-- begin Data segment --

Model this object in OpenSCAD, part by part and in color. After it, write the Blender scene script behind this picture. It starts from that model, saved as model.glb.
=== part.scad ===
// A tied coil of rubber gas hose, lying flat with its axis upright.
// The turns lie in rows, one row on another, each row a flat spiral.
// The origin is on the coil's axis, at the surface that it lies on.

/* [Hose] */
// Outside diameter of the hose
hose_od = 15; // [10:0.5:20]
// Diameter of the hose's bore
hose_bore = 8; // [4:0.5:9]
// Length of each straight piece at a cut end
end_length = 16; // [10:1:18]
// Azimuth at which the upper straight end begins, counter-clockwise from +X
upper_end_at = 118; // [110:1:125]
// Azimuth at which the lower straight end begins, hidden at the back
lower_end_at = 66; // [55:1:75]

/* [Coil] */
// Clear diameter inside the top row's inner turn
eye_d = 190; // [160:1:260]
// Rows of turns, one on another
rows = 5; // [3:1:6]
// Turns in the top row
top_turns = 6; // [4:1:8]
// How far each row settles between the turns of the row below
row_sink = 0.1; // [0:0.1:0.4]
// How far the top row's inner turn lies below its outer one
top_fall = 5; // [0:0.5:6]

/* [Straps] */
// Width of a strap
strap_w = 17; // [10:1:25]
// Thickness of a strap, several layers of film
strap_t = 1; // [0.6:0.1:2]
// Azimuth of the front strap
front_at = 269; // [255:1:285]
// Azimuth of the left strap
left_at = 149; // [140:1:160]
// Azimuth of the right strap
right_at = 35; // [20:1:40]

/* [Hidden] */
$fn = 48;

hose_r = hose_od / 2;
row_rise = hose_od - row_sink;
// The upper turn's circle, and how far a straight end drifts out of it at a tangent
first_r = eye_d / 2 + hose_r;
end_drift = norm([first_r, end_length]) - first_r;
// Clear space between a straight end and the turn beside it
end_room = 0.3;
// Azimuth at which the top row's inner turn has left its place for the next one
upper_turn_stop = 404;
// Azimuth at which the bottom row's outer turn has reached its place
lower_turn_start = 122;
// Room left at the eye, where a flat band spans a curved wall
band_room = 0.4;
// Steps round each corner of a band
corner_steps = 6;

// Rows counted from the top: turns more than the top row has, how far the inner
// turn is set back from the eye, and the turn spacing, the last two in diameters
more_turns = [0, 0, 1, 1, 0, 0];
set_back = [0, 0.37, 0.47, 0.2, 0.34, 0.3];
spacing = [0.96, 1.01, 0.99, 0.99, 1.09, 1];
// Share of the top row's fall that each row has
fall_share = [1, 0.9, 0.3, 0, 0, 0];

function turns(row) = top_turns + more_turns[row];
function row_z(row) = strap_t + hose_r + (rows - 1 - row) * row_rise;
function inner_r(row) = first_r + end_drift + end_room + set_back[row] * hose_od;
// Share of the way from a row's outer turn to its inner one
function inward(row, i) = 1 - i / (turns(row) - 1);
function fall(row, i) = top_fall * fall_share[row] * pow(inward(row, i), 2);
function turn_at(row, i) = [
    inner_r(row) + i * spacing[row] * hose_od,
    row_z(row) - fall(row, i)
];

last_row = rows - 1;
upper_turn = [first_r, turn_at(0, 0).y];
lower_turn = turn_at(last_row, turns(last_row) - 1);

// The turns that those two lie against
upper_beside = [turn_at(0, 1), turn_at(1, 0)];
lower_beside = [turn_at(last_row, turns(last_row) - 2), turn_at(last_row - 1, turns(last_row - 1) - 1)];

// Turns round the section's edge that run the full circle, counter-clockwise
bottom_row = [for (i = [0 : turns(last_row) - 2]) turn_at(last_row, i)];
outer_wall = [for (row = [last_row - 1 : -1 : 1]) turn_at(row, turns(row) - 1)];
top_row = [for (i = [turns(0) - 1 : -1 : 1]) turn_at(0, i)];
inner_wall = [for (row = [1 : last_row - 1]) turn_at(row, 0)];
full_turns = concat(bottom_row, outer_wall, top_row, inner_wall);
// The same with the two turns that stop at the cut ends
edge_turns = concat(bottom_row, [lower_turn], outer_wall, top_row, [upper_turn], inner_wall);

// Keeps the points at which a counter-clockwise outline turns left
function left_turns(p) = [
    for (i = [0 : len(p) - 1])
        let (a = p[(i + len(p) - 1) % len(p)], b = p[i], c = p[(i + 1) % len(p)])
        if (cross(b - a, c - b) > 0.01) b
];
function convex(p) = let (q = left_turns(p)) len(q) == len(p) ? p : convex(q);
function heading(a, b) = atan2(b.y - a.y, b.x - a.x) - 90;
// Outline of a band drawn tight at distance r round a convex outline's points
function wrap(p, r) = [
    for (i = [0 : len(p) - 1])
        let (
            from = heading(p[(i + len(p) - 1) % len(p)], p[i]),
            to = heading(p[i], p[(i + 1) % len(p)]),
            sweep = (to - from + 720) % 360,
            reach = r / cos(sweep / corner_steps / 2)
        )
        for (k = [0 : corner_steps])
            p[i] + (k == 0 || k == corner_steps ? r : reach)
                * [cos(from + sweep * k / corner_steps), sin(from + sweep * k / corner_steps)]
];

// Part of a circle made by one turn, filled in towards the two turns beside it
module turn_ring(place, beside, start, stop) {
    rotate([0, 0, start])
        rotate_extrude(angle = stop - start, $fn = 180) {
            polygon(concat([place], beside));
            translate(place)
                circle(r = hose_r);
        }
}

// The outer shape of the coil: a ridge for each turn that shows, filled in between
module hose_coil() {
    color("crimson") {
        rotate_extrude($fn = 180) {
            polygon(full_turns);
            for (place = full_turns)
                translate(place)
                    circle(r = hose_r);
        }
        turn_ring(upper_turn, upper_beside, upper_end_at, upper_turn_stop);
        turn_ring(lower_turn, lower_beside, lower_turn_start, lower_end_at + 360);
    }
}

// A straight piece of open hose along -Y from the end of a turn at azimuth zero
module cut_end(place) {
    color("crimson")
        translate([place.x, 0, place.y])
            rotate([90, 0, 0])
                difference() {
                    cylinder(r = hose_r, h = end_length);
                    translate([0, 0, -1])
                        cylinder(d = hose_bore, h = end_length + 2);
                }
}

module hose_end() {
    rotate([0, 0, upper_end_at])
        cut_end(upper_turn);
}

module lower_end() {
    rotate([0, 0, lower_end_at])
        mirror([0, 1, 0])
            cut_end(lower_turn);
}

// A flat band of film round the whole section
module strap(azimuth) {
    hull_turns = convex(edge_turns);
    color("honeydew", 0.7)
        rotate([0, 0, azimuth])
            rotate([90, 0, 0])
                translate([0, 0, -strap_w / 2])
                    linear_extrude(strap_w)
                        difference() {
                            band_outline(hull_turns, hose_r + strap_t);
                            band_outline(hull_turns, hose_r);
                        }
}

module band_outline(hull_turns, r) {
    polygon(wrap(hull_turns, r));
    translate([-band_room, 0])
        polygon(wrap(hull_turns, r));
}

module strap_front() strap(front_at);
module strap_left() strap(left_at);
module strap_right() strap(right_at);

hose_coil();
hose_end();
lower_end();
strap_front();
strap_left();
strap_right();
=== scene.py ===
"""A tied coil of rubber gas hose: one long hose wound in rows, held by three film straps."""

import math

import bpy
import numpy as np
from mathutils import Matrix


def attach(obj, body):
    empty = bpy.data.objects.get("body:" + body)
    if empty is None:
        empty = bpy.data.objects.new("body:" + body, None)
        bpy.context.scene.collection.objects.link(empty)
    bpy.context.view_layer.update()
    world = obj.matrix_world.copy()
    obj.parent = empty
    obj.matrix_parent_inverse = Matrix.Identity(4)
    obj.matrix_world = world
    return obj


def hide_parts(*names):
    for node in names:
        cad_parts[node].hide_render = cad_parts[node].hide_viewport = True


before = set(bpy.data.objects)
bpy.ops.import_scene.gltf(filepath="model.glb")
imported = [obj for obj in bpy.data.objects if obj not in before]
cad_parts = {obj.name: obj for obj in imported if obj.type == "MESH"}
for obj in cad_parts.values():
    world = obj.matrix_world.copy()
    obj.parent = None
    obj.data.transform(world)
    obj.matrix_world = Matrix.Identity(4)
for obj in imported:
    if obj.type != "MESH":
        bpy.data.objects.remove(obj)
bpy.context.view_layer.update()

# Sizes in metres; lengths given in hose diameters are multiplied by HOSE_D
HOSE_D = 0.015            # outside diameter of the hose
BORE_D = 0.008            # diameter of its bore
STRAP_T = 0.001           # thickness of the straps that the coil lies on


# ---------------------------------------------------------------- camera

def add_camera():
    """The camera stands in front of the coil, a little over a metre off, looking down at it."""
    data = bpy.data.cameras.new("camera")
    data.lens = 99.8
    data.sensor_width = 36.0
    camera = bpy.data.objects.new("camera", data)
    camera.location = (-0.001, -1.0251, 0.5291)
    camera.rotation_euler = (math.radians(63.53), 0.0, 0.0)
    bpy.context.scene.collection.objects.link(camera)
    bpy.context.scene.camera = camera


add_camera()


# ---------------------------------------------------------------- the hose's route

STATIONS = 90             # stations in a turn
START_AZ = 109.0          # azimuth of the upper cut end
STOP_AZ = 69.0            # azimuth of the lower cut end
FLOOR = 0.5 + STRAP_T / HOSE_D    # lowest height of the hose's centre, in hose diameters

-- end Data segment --

> _Exercise details_: Print exactly the lines from the one containing "module strap_front() strap(front_at);" to the one containing "STRAP_T = 0.001", both included, and nothing else.

> _Response below_:
module strap_front() strap(front_at);
module strap_left() strap(left_at);
module strap_right() strap(right_at);

hose_coil();
hose_end();
lower_end();
strap_front();
strap_left();
strap_right();
=== scene.py ===
"""A tied coil of rubber gas hose: one long hose wound in rows, held by three film straps."""

import math

import bpy
import numpy as np
from mathutils import Matrix


def attach(obj, body):
    empty = bpy.data.objects.get("body:" + body)
    if empty is None:
        empty = bpy.data.objects.new("body:" + body, None)
        bpy.context.scene.collection.objects.link(empty)
    bpy.context.view_layer.update()
    world = obj.matrix_world.copy()
    obj.parent = empty
    obj.matrix_parent_inverse = Matrix.Identity(4)
    obj.matrix_world = world
    return obj


def hide_parts(*names):
    for node in names:
        cad_parts[node].hide_render = cad_parts[node].hide_viewport = True


before = set(bpy.data.objects)
bpy.ops.import_scene.gltf(filepath="model.glb")
imported = [obj for obj in bpy.data.objects if obj not in before]
cad_parts = {obj.name: obj for obj in imported if obj.type == "MESH"}
for obj in cad_parts.values():
    world = obj.matrix_world.copy()
    obj.parent = None
    obj.data.transform(world)
    obj.matrix_world = Matrix.Identity(4)
for obj in imported:
    if obj.type != "MESH":
        bpy.data.objects.remove(obj)
bpy.context.view_layer.update()

# Sizes in metres; lengths given in hose diameters are multiplied by HOSE_D
HOSE_D = 0.015            # outside diameter of the hose
BORE_D = 0.008            # diameter of its bore
STRAP_T = 0.001           # thickness of the straps that the coil lies on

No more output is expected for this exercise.